#### Challenge
Using the material below, print the line that contains "Continue the FreeCAD", the line that contains "tube with a", and every line in between, exactly and nothing else.

#### Information given
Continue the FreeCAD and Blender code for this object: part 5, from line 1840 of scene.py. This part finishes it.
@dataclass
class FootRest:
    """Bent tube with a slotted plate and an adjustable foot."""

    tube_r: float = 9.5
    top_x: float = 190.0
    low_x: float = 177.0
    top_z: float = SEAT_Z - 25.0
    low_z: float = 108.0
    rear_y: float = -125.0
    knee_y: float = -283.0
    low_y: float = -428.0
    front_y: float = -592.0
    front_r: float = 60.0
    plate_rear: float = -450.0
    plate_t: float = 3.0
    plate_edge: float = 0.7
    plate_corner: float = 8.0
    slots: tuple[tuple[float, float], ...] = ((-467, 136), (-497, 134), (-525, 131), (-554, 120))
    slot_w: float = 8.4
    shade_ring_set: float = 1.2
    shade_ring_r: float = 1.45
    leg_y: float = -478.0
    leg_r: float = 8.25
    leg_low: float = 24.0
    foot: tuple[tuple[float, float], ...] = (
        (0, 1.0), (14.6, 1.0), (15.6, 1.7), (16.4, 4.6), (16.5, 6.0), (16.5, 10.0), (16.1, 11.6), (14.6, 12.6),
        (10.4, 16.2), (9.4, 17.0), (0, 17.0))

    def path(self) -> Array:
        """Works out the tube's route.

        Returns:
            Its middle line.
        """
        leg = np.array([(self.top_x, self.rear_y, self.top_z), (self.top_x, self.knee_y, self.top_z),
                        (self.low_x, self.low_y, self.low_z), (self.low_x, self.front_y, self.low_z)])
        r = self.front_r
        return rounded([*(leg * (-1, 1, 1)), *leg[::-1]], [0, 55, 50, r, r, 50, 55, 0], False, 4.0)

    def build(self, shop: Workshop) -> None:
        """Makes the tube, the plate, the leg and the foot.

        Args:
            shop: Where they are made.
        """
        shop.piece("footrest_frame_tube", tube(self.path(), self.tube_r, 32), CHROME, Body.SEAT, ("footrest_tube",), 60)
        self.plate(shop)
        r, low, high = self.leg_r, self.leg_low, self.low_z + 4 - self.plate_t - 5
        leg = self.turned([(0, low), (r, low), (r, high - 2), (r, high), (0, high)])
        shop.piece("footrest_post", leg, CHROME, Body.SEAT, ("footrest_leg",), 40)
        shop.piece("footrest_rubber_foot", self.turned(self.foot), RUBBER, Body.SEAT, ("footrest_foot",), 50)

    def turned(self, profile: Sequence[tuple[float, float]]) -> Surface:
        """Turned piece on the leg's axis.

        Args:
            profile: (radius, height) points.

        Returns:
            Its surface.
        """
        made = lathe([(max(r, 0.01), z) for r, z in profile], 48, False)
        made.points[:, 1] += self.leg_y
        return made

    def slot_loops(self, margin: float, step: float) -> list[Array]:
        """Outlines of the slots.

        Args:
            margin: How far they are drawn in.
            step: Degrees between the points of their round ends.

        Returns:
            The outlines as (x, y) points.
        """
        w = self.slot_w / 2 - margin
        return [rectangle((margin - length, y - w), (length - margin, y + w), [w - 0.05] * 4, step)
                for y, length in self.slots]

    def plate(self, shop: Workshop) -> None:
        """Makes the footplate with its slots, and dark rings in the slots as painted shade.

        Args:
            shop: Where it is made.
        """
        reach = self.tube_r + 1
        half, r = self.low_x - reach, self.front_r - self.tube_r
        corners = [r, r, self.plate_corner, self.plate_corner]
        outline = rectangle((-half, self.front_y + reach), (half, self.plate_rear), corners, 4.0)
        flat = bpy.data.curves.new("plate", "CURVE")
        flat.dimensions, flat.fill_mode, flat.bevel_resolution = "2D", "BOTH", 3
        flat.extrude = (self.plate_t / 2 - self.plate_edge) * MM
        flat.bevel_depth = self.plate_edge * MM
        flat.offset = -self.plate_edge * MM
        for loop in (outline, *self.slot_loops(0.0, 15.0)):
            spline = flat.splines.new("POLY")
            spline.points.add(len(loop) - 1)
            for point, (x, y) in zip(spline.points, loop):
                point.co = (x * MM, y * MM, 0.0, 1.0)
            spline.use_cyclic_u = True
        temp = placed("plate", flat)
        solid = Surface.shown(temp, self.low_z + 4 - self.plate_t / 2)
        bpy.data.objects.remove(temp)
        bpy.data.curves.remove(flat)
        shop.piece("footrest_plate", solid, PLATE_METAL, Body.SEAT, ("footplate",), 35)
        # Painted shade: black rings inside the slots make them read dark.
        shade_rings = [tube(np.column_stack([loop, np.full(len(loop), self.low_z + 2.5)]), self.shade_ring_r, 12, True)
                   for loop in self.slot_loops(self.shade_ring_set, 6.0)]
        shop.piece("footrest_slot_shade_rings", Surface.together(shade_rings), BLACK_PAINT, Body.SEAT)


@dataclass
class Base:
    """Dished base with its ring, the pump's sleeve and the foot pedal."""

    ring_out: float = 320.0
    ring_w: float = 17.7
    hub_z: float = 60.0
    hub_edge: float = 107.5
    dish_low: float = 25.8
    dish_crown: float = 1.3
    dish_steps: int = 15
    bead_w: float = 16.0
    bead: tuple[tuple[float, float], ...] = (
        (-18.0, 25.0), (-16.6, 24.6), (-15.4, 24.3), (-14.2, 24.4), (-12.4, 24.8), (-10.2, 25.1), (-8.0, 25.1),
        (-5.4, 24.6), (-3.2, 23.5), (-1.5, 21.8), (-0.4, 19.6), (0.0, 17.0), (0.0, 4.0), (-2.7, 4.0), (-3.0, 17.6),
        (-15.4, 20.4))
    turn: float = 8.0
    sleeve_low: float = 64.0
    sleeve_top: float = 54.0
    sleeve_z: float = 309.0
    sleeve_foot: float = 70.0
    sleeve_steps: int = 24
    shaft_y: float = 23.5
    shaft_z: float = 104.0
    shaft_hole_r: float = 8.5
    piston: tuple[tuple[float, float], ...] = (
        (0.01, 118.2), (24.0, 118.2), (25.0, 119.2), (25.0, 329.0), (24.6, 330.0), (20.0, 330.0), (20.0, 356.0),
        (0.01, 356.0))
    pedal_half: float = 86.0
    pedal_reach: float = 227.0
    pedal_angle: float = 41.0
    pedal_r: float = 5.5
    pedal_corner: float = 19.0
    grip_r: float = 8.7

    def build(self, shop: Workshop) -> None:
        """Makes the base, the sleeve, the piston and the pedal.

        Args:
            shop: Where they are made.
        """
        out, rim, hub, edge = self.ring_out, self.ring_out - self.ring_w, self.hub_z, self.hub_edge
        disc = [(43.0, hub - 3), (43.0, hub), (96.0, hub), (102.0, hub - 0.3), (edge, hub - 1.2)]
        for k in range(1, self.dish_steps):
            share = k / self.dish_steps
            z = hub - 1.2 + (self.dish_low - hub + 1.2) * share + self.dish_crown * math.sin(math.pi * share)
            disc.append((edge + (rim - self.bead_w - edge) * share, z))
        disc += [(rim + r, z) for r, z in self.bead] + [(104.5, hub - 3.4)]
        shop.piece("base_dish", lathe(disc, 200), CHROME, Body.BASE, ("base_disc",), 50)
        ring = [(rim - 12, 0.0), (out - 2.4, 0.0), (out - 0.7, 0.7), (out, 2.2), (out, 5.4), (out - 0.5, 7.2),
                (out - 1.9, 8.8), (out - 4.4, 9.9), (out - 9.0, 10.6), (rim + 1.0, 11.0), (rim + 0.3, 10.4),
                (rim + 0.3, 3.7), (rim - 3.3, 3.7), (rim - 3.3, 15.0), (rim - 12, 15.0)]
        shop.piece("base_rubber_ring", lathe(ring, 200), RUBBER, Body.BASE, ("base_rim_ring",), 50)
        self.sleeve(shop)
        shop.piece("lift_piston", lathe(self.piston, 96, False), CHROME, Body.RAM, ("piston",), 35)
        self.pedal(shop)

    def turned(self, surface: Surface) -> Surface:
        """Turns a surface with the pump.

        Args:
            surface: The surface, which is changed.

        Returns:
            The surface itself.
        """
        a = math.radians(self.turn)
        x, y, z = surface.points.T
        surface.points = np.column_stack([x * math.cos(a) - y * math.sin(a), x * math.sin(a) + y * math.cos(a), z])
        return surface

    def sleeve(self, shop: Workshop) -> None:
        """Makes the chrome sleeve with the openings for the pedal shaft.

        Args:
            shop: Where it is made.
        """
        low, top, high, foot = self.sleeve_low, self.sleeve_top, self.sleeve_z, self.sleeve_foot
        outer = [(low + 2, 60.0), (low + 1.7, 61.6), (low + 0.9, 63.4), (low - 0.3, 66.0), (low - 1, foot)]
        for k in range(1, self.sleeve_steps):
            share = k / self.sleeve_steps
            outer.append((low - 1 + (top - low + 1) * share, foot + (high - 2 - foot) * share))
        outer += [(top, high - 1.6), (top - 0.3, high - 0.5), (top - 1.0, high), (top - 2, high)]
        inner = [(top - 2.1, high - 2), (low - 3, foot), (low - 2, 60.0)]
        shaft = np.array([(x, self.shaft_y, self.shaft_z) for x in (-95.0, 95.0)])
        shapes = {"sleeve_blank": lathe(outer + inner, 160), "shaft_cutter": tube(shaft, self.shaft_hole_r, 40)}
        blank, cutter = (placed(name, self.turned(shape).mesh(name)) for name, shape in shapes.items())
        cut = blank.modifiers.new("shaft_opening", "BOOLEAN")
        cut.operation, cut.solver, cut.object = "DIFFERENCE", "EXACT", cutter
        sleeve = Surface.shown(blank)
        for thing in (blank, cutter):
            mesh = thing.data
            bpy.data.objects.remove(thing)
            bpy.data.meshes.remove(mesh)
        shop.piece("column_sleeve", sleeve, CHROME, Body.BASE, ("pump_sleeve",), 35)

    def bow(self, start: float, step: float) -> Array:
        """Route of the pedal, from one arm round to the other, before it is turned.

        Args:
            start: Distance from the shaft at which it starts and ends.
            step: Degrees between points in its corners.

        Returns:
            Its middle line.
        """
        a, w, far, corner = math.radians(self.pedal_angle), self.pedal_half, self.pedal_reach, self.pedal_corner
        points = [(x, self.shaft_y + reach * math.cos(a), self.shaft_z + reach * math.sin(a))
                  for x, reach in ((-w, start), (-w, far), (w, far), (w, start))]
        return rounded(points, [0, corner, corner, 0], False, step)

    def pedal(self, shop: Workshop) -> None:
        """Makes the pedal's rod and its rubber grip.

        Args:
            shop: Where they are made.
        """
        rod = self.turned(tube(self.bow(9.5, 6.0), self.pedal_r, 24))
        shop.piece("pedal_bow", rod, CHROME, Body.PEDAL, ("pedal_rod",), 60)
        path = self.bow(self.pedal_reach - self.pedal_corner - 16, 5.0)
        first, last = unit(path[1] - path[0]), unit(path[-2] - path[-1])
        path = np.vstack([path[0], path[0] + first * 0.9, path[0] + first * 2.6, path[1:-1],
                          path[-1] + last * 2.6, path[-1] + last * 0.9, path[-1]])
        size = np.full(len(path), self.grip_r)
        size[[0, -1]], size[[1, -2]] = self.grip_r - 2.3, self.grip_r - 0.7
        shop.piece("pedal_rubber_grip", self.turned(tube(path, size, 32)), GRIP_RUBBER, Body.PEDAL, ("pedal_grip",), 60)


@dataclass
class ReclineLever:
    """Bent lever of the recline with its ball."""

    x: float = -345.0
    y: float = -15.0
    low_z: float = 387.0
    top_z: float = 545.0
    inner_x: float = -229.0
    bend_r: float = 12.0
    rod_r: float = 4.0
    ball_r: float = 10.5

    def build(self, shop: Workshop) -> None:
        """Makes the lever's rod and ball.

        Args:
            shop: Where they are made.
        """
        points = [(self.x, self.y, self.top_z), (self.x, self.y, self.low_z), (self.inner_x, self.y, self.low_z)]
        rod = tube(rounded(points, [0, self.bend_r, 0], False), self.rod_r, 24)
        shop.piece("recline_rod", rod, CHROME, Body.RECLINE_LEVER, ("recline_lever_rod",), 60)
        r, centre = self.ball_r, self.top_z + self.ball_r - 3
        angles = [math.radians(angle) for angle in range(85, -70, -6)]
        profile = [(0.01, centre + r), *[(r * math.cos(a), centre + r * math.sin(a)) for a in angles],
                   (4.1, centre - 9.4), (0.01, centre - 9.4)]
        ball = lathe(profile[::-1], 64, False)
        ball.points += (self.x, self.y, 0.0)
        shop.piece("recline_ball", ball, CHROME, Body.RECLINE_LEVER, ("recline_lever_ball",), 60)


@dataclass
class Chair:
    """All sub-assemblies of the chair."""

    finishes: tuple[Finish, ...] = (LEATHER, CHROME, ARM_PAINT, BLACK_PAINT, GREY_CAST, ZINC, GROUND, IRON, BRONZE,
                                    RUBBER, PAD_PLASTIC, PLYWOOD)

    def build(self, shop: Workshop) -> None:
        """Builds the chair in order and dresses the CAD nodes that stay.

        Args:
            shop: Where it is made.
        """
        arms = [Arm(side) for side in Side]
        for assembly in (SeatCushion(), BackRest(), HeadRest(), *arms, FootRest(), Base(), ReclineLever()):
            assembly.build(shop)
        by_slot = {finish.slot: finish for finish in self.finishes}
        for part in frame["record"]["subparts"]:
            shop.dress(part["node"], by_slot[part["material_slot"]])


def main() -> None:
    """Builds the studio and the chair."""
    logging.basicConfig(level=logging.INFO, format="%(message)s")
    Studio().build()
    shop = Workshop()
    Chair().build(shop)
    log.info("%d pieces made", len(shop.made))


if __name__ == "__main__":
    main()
==
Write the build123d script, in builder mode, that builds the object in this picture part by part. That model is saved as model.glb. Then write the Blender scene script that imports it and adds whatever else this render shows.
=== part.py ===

#### Completed exercise
Continue the FreeCAD and Blender code for this object: part 5, from line 1840 of scene.py. This part finishes it.
@dataclass
class FootRest:
    """Bent tube with a slotted plate and an adjustable foot."""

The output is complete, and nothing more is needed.